3 comments on “Whine and Smear: Second Thoughts on the Right

  1. bacaangel on

    “Liar, Krugman of NYT, blasts McCain With the Truth”
    Republicans Hijacked 911, by Keith Olberman, Courage to Speak Truth!
    How many more Journalists & Reporters will show courage and begin to do their duty and Inform the public as to truth and falsity? We should never again be lied into a False & Phony war by a President you want to have a beer with! Republicans strong on National Security? I don’t think so, after all 911 happened on their watch, but they have been allowed to distort the facts and public perception that it is the Democrats who are weak on national security! They have failed to properly enact the 911 Commissions recommendations which would make us a lot safer! Politicans who willfully and intentionally lie to the public are engaged in a betrayal of the public trust and such distortion should be deemed unethical and in some cases, criminal! We need a Media to be the third-wheel of democracy again and not a parrot of those who are corrupt, unless they are corrupt too!
    Republicans are just as dismal on economics.
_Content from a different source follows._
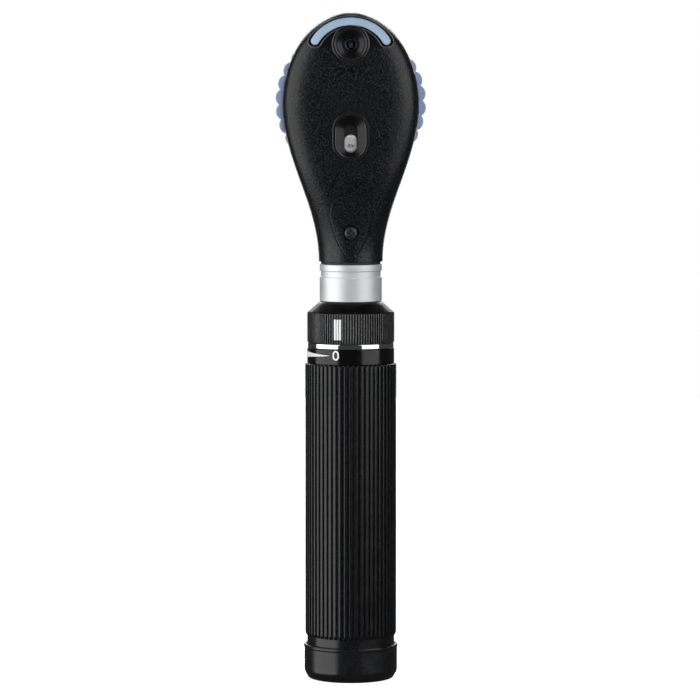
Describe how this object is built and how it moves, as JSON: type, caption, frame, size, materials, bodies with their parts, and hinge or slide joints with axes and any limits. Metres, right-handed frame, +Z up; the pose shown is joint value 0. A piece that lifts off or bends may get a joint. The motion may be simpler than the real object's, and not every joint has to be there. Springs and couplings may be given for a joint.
{
  "type": "ophthalmoscope",
  "caption": "Hand-held eye examining instrument: an oval head with a scalloped lens wheel, sight hole and light window, on a ribbed battery handle with a turning brightness ring.",
  "frame": {"origin": "centre of the flat end of the base cap, which the instrument stands on", "axes": "+Z up along the handle's axis, -Y towards the patient (the side of the head with the light window), +X to the right when that side is seen"},
  "size_m": [0.0492, 0.0308, 0.219],
  "materials": {
    "grip_black": "satin black coating on a ribbed tube",
    "cap_black": "satin black moulded plastic",
    "cell_jacket": "printed foil jacket, satin",
    "spring_steel": "plain wire and sheet",
    "gloss_black": "polished black",
    "chrome": "polished",
    "knurl_black": "satin black anodised, fluted",
    "contact_brass": "plain turned brass",
    "inner_plastic": "matt black moulded plastic",
    "track_board": "resin-bonded track",
    "satin_silver": "satin turned silver",
    "shell_black": "fine-grained matt black plastic",
    "strip_blue": "light blue, smooth",
    "wheel_blue": "muted blue, smooth",
    "clear_glass": "clear optical glass",
    "mirror_glass": "front-silvered slip",
    "brow_rubber": "soft matt rubber"
  },
  "bodies": {
    "handle": {"grip_tube": "grip_black", "battery_lower": "cell_jacket", "battery_upper": "cell_jacket", "scale_ring": "gloss_black", "chrome_ring": "chrome", "head_fitting": "spring_steel", "battery_contact": "contact_brass", "contact_insulator": "inner_plastic", "contact_pin_spring": "spring_steel", "rheostat_track": "track_board"},
    "cap_contact": {"cap_contact_plate": "spring_steel", "cap_spring": "spring_steel"},
    "cap": {"base_cap": "cap_black"},
    "dimmer": {"brightness_ring": "knurl_black", "rheostat_wiper": "contact_brass"},
    "pin": {"contact_pin": "contact_brass"},
    "head": {"neck_sleeve": "satin_silver", "neck_spacer": "inner_plastic", "front_shell": "shell_black", "rear_shell": "shell_black", "brow_strip": "strip_blue", "sight_bezel": "gloss_black", "window_bezel": "gloss_black", "mirror": "mirror_glass", "mirror_mount": "inner_plastic", "neck_cover": "shell_black", "neck_cover_screw": "spring_steel", "wheel_axle": "spring_steel", "detent_leaf": "spring_steel", "lamp_holder": "inner_plastic", "lamp_contact": "contact_brass", "lamp_base": "contact_brass", "lamp_bulb": "clear_glass", "optics_chassis": "inner_plastic", "condenser_lens": "clear_glass", "aperture_axle": "spring_steel", "optics_tube": "inner_plastic", "objective_lens": "clear_glass", "rear_eyepiece": "gloss_black", "brow_rest": "brow_rubber", "dioptre_window": "clear_glass", "shell_screw_left": "spring_steel", "shell_screw_right": "spring_steel"},
    "wheel": {"lens_wheel": "wheel_blue"},
    "aperture": {"aperture_wheel": "inner_plastic"}
  },
  "joints": [
    {"name": "dimmer_turn", "type": "hinge", "parent": "handle", "child": "dimmer", "pos_m": [0, 0, 0.1155], "axis": [0, 0, 1], "range_deg": [-170, 0]},
    {"name": "cap_travel", "type": "slide", "parent": "handle", "child": "cap_contact", "axis": [0, 0, -1], "range_m": [0, 0.006]},
    {"name": "cap_turn", "type": "hinge", "parent": "cap_contact", "child": "cap", "pos_m": [0, 0, 0.005], "axis": [0, 0, -1], "range_deg": [0, 1440]},
    {"name": "pin_press", "type": "slide", "parent": "handle", "child": "pin", "axis": [0, 0, -1], "range_m": [0, 0.0012], "stiffness_N_per_m": 300, "springref_m": -0.002, "deforming": ["contact_pin_spring"]},
    {"name": "head_twist", "type": "hinge", "parent": "handle", "child": "head", "pos_m": [0, 0, 0.128], "axis": [0, 0, 1], "range_deg": [0, 30]},
    {"name": "lens_wheel_turn", "type": "hinge", "parent": "head", "child": "wheel", "pos_m": [0, 0.0035, 0.1895], "axis": [0, 1, 0], "continuous": true},
    {"name": "aperture_turn", "type": "hinge", "parent": "head", "child": "aperture", "pos_m": [0, 0.0036, 0.1624], "axis": [0, 0, 1], "continuous": true}
  ],
  "couplings": [
    {"joint": "cap_turn", "follows": "cap_travel", "rad_per_m": 4188.8}
  ]
}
It is an outrage or should be that the government can give millions of dollars to CEO’s from the failed Fannie Mae & Freddie Mac and yet, cannot give a second stimulus check to American citizens in these hard economic times? Republicans say No to a second stimulus while the Democrats say Yes to a second stimulus! Is the Republican Congress working for CEO’s or are they working for you, the people? We need a Government and a Congress to work for the People, not lie to the people, not bail out their own special interest groups and leave the people hanging. We need a government to put the burden of taxes on the rich where they belong and stop putting the tax burdens on the middle class and poor, those who can least afford it. We need a government who will put money into education and make that a national priority again, both lower and higher education and give more Pell Grants and less loans so that young people can once again achieve a higher education, get a good job and lift everybody up out of poverty. We need action and not more spin, talk and lies. We need a Congress who will vote Yes to bridges, roads, schools, health care. Who will invest in America and not in Iraq and in themselves and their special interest groups. America is dying. We need Change!

  2. James Vega on

    The moment McCain clearly pulled into the lead in the Republican primaries last winter there were three predictions that could be made with absolute certainty.
    1. That McCain’s unique biography would have tremendous appeal for those voters who didn’t know his history and choose their candidate based on personality rather than positions on major issues.
    2. That, if a “high road” campaign did not seem to be doing the job by summer, Bush-Rove operatives would be called in to run a nasty, “swift-boat” style media campaign for the fall.
    3. That religious and cultural conservatives would be extremely unhappy and unenthusiastic with McCain as the candidate but – recognizing the huge threat posed by Democratic victory – – would somehow rationalize a way to actively support him after the conventions.
    Seen in this light, the only real surprises in this campaign have been (1) that Obama actually proved himself to be extraordinarily compelling and attractive as a candidate and orator – much more than anyone anticipated last February – and (2) that John McCain found a Vice-Presidential choice who is every bit as “rock star” mediagenic and attractive to her natural conservative audience as Obama is to his.
    Now sure, it would have been lovely if McCain had continued to run a lackluster campaign, chose a conventional and very boring vice-president, refused to go nasty and negative and continued to reject the religious and cultural conservatives as “agents of intolerance” – but was there really any reason to think this would actually happen?
    Not a chance. After a very slow start, the Republicans are just reverting back to form – avoiding the issues, blatantly lying about their opponents, appealing to “Us vs. Them” rhetoric and stereotypes.
    Let’s face it, aren’t these the tactics and isn’t this the battle we knew we’d be in from the very beginning.
    Yeah it’s ugly, but it isn’t a surprise.